Rebalancing is the process of returning a portfolio to a designated allocation by selling over-weighted holdings and buying under-weighted holdings. For example, if someone’s investment strategy is initially split between 50% equity and 50% fixed income (50/50), and stocks outperform bonds shifting their stock to fixed income split to 70/30, they would then rebalance by selling stocks and buying bonds to return to a 50/50 allocation. Individuals who use target-date funds or target-risk funds as their only investments have their rebalancing done for them automatically by the fund manager. However, people who have built their own portfolio should be vigilant and disciplined to a rebalancing schedule.

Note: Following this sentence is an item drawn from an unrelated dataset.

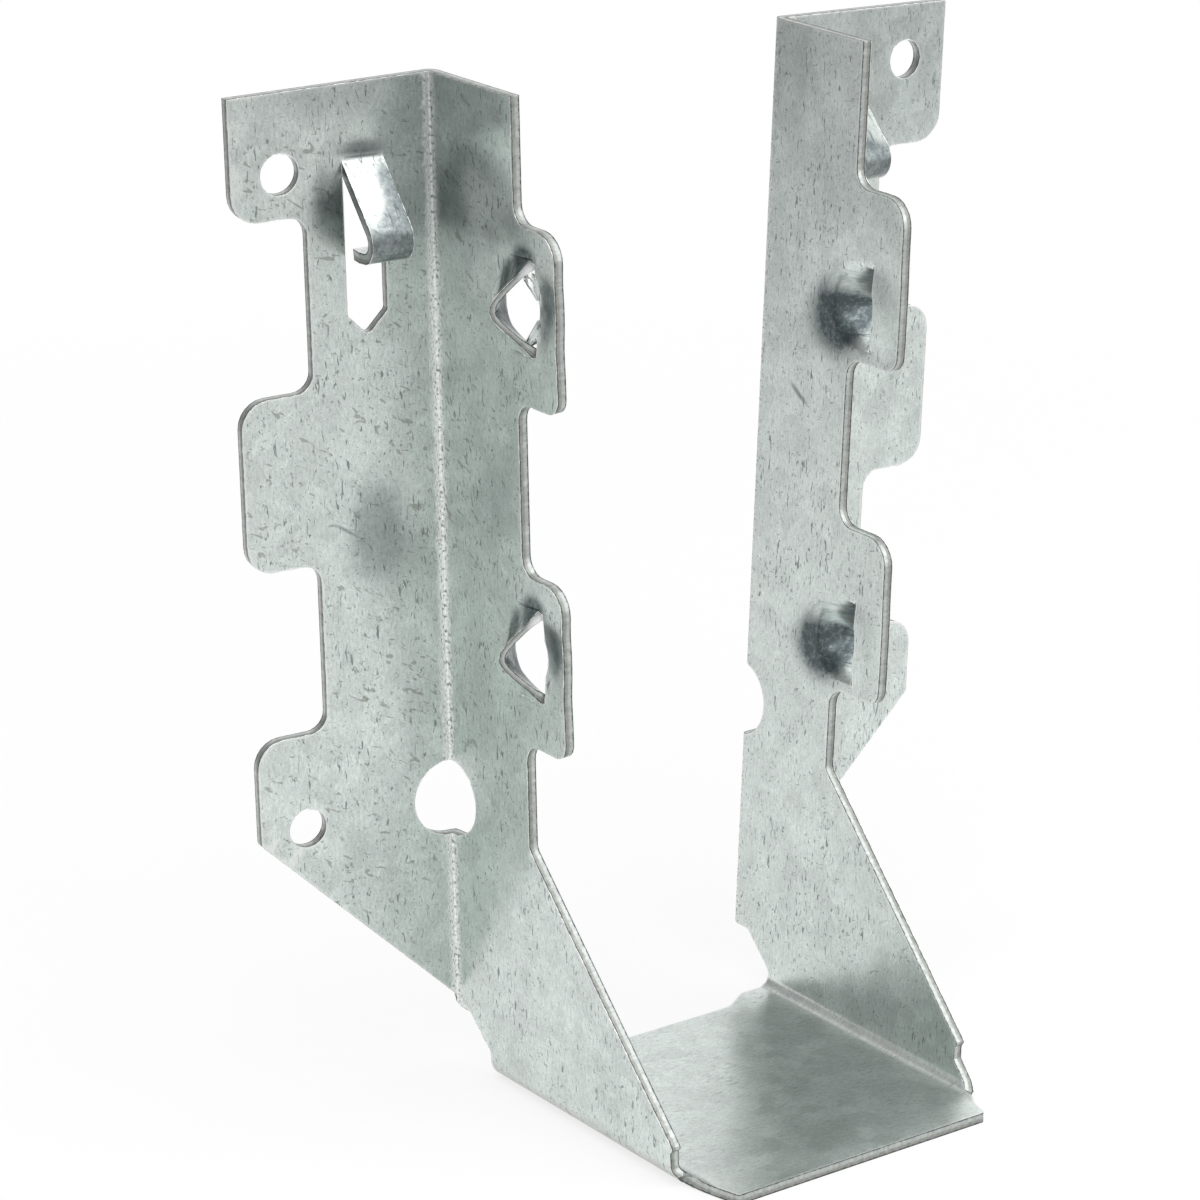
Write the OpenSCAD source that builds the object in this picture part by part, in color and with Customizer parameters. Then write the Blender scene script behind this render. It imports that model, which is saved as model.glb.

Neglecting to rebalance your account can open yourself up to unanticipated risks. In the example above, an allocation of 50/50 stocks and bonds became 70/30 due to market action. It is important to remember that the person who chose this allocation is only intending for half of their portfolio to be open to the risk of the stock market. Because of the rise in stocks, their investments are no longer in line with their risk profile. If the stock market had a downturn, that person would be adversely affected to a greater extent than they intended.

Portfolios can be rebalanced in two ways. The first is on a fixed calendar schedule, selecting a timeframe, either quarterly, semiannually, or annually, to go in to the account and rebalance. The second is based on an allowable degree of drift from an allocation. Investors would set limits for how far off their target allocation their portfolio can stray before rebalancing. For example, if your allocation strays more than 10% from its base, you rebalance.

The hardest part about rebalancing is remembering to do it. Mark a date in your calendar to rebalance and make sure you stick to it, or if your platform offers it, enroll in an auto rebalance program. Either way, ensure that your portfolio is periodically rebalanced.